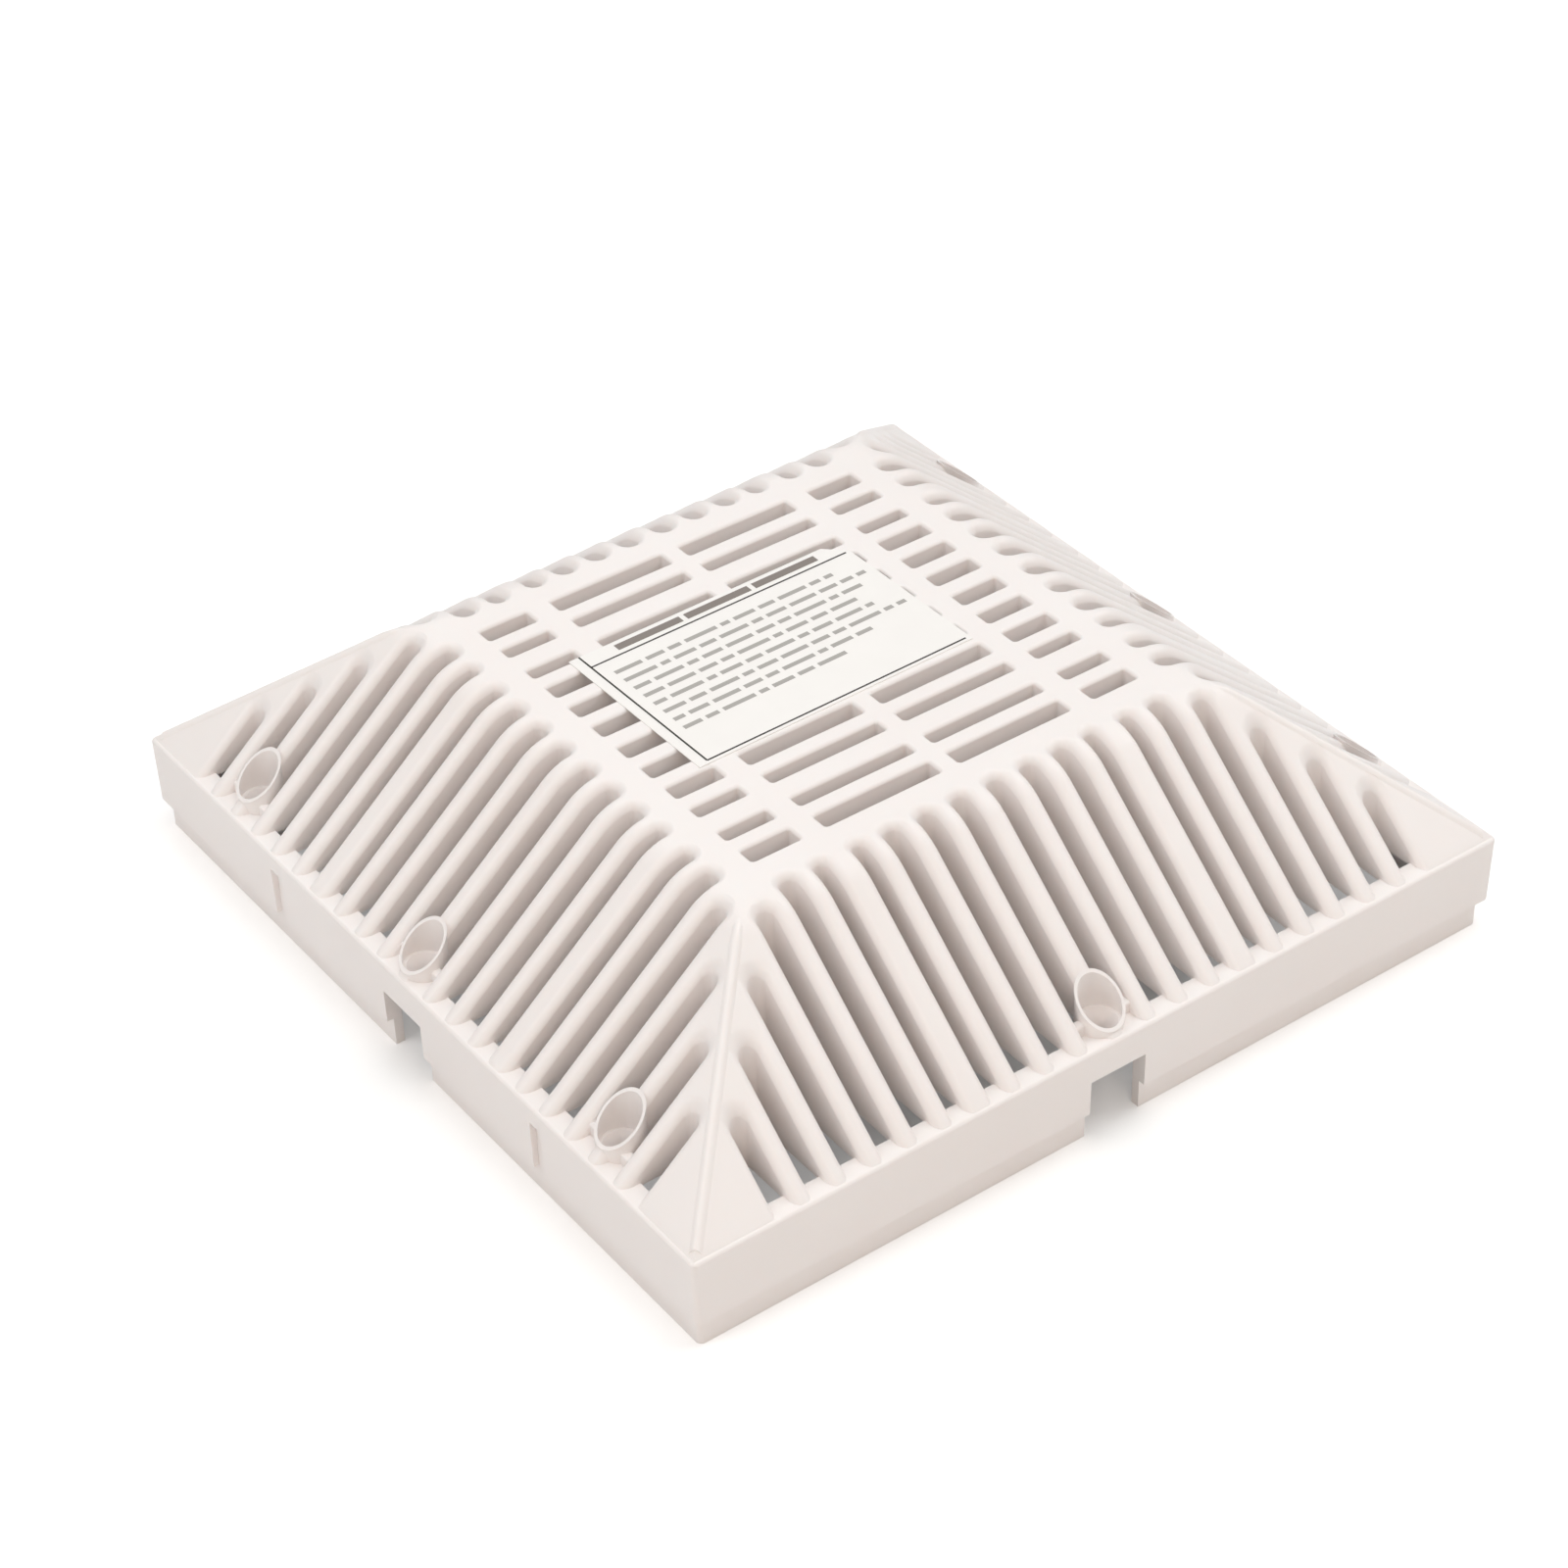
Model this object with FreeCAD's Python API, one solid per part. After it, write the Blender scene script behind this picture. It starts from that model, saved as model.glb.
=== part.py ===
import FreeCAD, Part
import math
import os

# A domed grate for a drain in the floor of a pool, moulded in one piece of
# white plastic, with a paper label stuck on its top.
#
# The origin is at the centre of the grate, on the plane its skirt stands on.
# Millimetres, +Z up. The four sides are alike, apart from the bosses and
# grooves that only the two sides across X have.

# Outline
side = 228.6
rim_z = 25.8
top_z = 64.7
flat_side = 135.0
foot_inset = 0.7
bend_radius = 14.0
flats_per_bend = 1
hip_top = 2.0
hip_base = 2.8
hip_raise = 0.5

# Slots and webs, counted from the middle of a side to its corner
gap = 4.65
narrow_gap = 3.6
web = 4.75
middle_web = 5.35
thick_web = 6.85
slots_per_half = 10
inner_slots_per_half = 4
flat_slots_per_half = 6
web_bottom_z = 25.0
crest_radius = 2.3
crest_depth = 2.8
flats_per_crest = 2

# Where slots end
slot_tip = 62.3
tip_to_hip = 5.5
flats_per_tip = 3
strip_width = 5.7
flat_bar = 8.0
flat_rim = 1.2

# Skirt
band_bottom_z = 7.75
band_draft = 0.3
lip_inset = 2.0
skirt_inner = 4.3
shelf = 3.0
rim_edge = 0.9
rib_end_inset = 1.3
corner_radius = 1.5

# Screw bosses
boss_radius = 5.8
bore_radius = 5.0
boss_proud = 0.8
boss_bottom_z = 18.0
seat_z = 26.5
seat_radius = 4.2
cone_bottom_z = 23.2
hole_radius = 2.3
middle_boss_inset = 7.2
corner_boss_inset = 9.0
slots_per_half_before_boss = 8
stop_height = 3.0
stop_width = 2.6
stop_edge = 0.8

# Openings in the skirt
notch_width = 15.6
notch_top_z = 17.1
groove_width = 4.4
groove_depth = 1.6
groove_top_z = 21.1
groove_offset = 55.0

# Hollow under each solid corner
shell = 3.2

# Label
label_length = 78.4
label_width = 51.4
label_thickness = 0.2
label_corner = 5.0
label_x = -5.4
label_y = 5.6
label_turn = 0.8

half = side / 2
foot = half - foot_inset
flat_half = flat_side / 2
rise = (top_z - rim_z) / (foot - flat_half)
slope_angle = math.atan(rise)
reach = 2 * side


def vector(x, y, z):
    return FreeCAD.Vector(x, y, z)


def turned(shape, angle):
    copy = shape.copy()
    copy.rotate(vector(0, 0, 0), vector(0, 0, 1), angle)
    return copy


def box(x0, x1, y0, y1, z0, z1):
    return Part.makeBox(x1 - x0, y1 - y0, z1 - z0, vector(x0, y0, z0))


def prism(points, direction):
    outline = [vector(*p) for p in points]
    return Part.Face(Part.makePolygon(outline + outline[:1])).extrude(direction)


def square(half_width, z0, z1, radius):
    """An upright square block with rounded corners."""
    block = box(-half_width, half_width, -half_width, half_width, z0, z1)
    uprights = [e for e in block.Edges if abs(e.tangentAt(e.FirstParameter).z) > 0.9]
    return block.makeFillet(radius, uprights)


def round_corner(centre, radius, start, sweep, flats):
    """The points of an outline round a corner, on flats that touch its arc. Angles are in degrees."""
    step = sweep / (flats + 1)
    spoke = radius / math.cos(math.radians(step / 2))
    angles = [math.radians(start + step * (k + 0.5)) for k in range(flats + 1)]
    return [(centre[0] + spoke * math.cos(a), centre[1] + spoke * math.sin(a)) for a in angles]


def bend():
    """The corners of the dome's outline as (distance from the middle, height), from flat to slope."""
    centre = (flat_half - bend_radius * math.tan(slope_angle / 2), top_z - bend_radius)
    return round_corner(centre, bend_radius, 90, -math.degrees(slope_angle), flats_per_bend)


def dome_profile(drop, base_z):
    """Half of the dome's outline, lowered by drop, down to its base."""
    base = foot + (rim_z - drop - base_z) / rise
    return [(x, z - drop) for x, z in bend()] + [(base, base_z)]


def four_sided(profile):
    """A solid with the same profile on all four sides."""
    right = [(x, -reach, z) for x, z in profile]
    left = [(-x, y, z) for x, y, z in reversed(right)]
    both = prism(right + left, vector(0, 2 * reach, 0))
    return both.common(turned(both, 90))


def hip_ribs():
    """Low ribs along the four hips, level with the flat where they start."""
    fall = vector(math.sqrt(2) * (foot - flat_half), 0, rim_z - top_z)
    start = vector(math.sqrt(2) * flat_half, 0, top_z) - fall
    drop = hip_base / 2 * rise / math.sqrt(2)
    right = [(hip_top / 2, hip_raise), (hip_base / 2, -drop)]
    left = [(-y, z) for y, z in reversed(right)]
    rib = prism([(start.x, y, start.z + z) for y, z in left + right], fall * 3)
    rib = rib.common(box(-reach, reach, -reach, reach, web_bottom_z, top_z))
    return [turned(rib, 45 + 90 * k) for k in range(4)]


def slot_spans():
    """Both edges of each slot, from the middle of a side outward."""
    spans = []
    edge = middle_web / 2
    for k in range(slots_per_half):
        beside_thick = k in (inner_slots_per_half - 1, inner_slots_per_half)
        width = narrow_gap if beside_thick else gap
        spans.append((edge, edge + width))
        edge += width + (thick_web if k == inner_slots_per_half - 1 else web)
    return spans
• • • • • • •
# WRITTEN TASK
Set down each line of the material verbatim, from the first line through the line that contains "hip_raise = 0.5".

# TASK SOLUTION
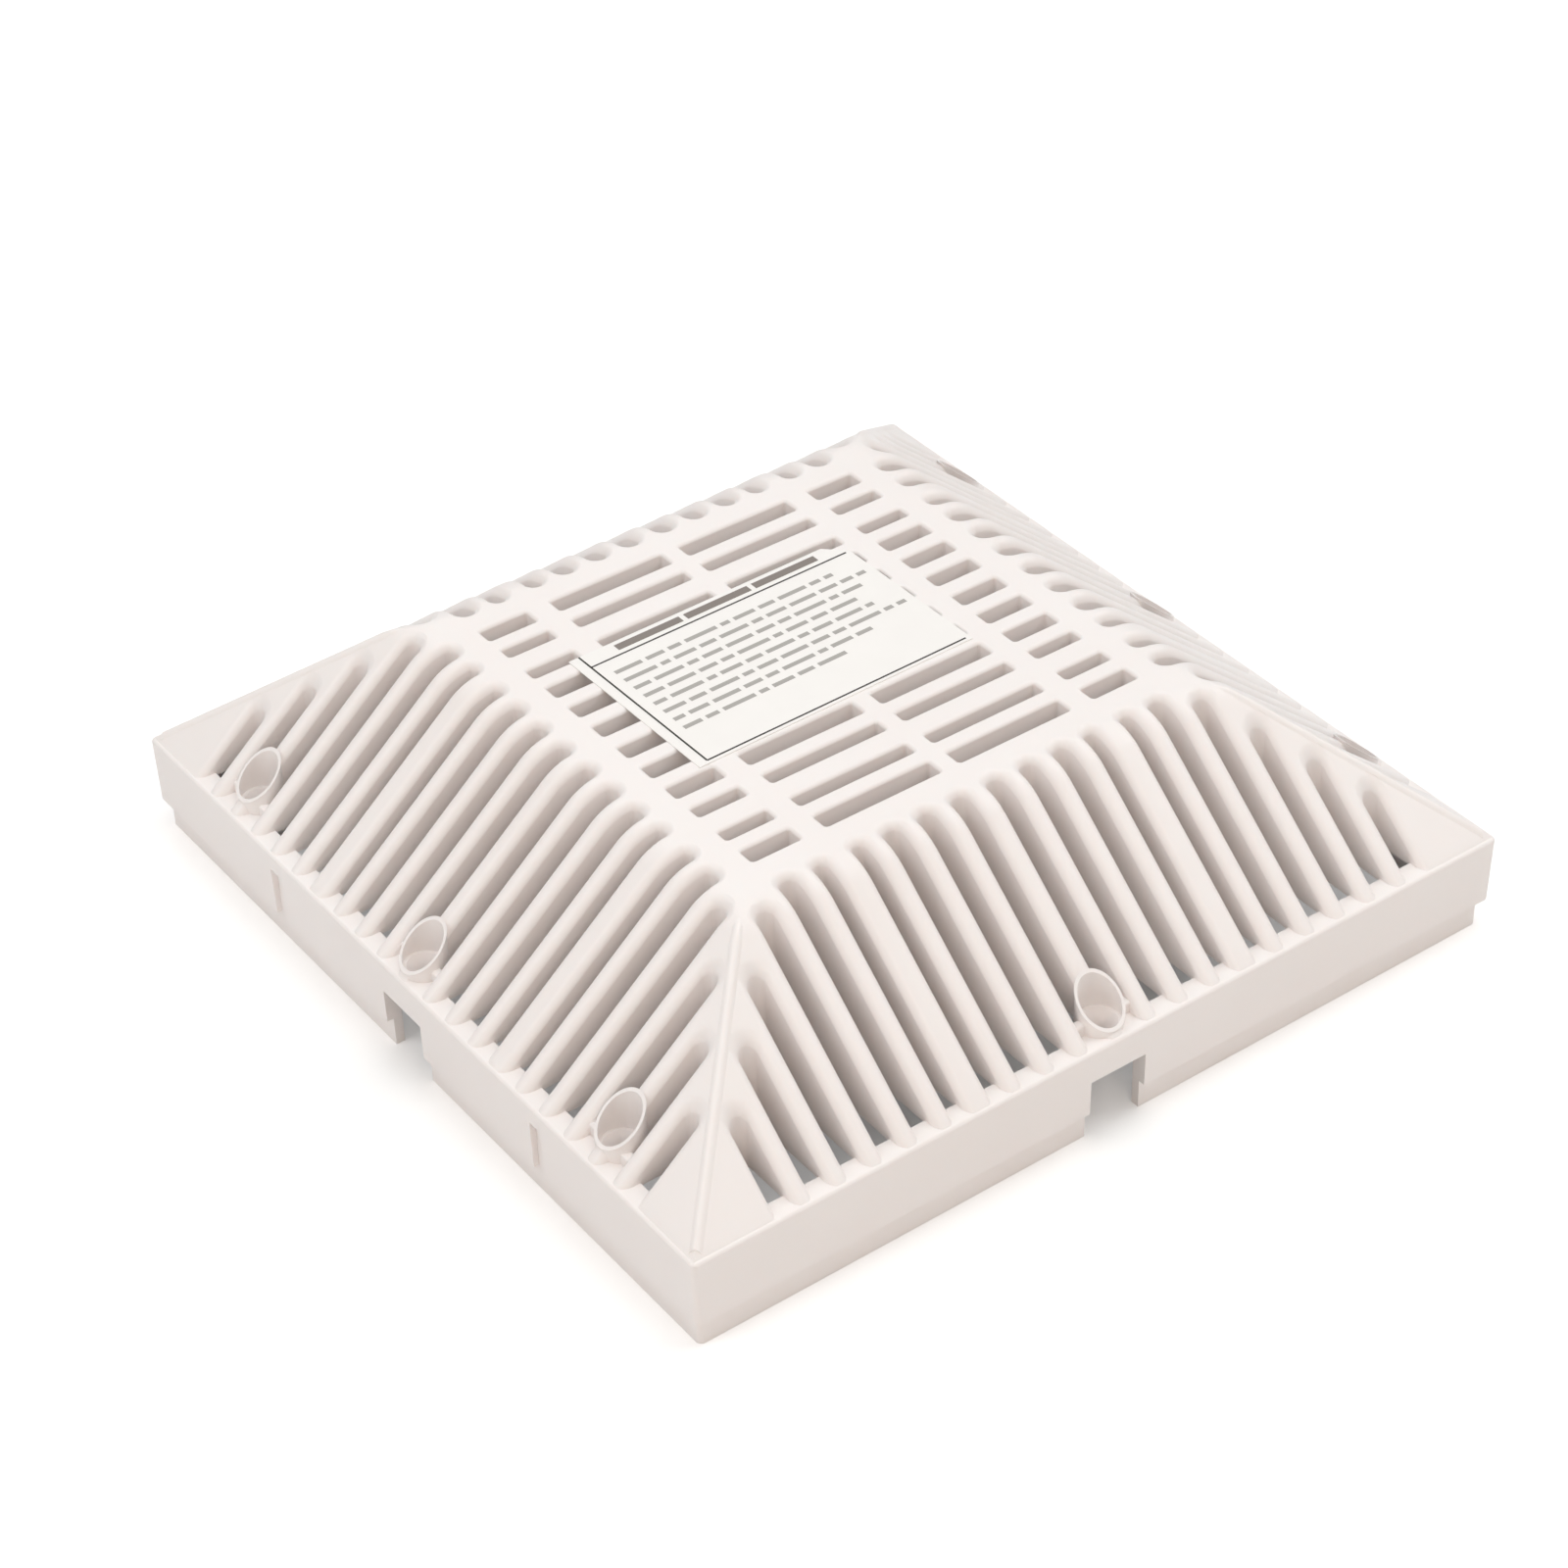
Model this object with FreeCAD's Python API, one solid per part. After it, write the Blender scene script behind this picture. It starts from that model, saved as model.glb.
=== part.py ===
import FreeCAD, Part
import math
import os

# A domed grate for a drain in the floor of a pool, moulded in one piece of
# white plastic, with a paper label stuck on its top.
#
# The origin is at the centre of the grate, on the plane its skirt stands on.
# Millimetres, +Z up. The four sides are alike, apart from the bosses and
# grooves that only the two sides across X have.

# Outline
side = 228.6
rim_z = 25.8
top_z = 64.7
flat_side = 135.0
foot_inset = 0.7
bend_radius = 14.0
flats_per_bend = 1
hip_top = 2.0
hip_base = 2.8
hip_raise = 0.5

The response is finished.